Question

A cistern has two pipes. One can fill it with water in 8 hours and other can empty it in 5 hours. In how many hours will the cistern be emptied if both the pipes are opened together when ³⁄₄ of the cistern is already full of water?

• A. $2\frac{1}{2}$ hours
• B. $3\frac{1}{3}$ hours
• C. 8 hours
• D. 10 hours

Hint:

Always check the rates first. If the "Emptying" pipe is faster (takes less time) than the "Filling" pipe, the tank can never be filled if both are open; it can only be emptied.

Answer 1

The Correct Option is D

Concept: This problem involves rates of work. Filling is positive work, and emptying is negative work. If the emptying rate is faster than the filling rate, a full (or partially full) tank will eventually be emptied.

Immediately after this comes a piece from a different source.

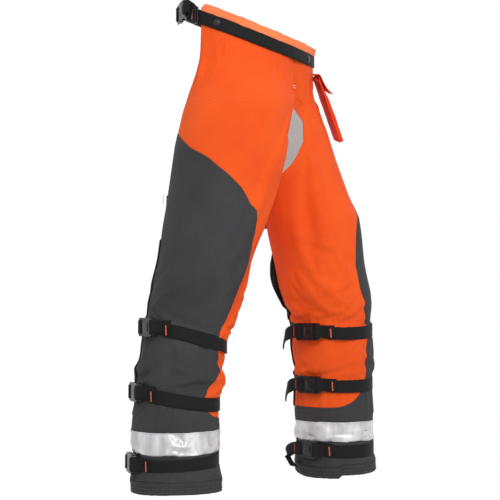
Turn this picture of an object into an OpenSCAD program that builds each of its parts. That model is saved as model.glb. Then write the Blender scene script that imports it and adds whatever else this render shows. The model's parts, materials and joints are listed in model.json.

Step 1: Determine the net rate of work.
Let the capacity of the tank be the LCM of 8 and 5, which is 40 units. Filling rate (Pipe 1) $= 40 / 8 = +5$ units/hour. Emptying rate (Pipe 2) $= 40 / 5 = -8$ units/hour. Net rate when both are open $= +5 - 8 = -3$ units/hour (The negative sign indicates the tank is emptying).

Step 2: Calculate the amount of water to be emptied.
The cistern is $\frac{3}{4}$ full. Amount of water in the tank $= \frac{3}{4} \times 40 = 30$ units.

Step 3: Find the time required.
Time $= \frac{\text{Amount to empty}}{\text{Net rate of emptying}}$ \[ \text{Time} = \frac{30 \text{ units}}{3 \text{ units/hour}} = 10 \text{ hours.} \]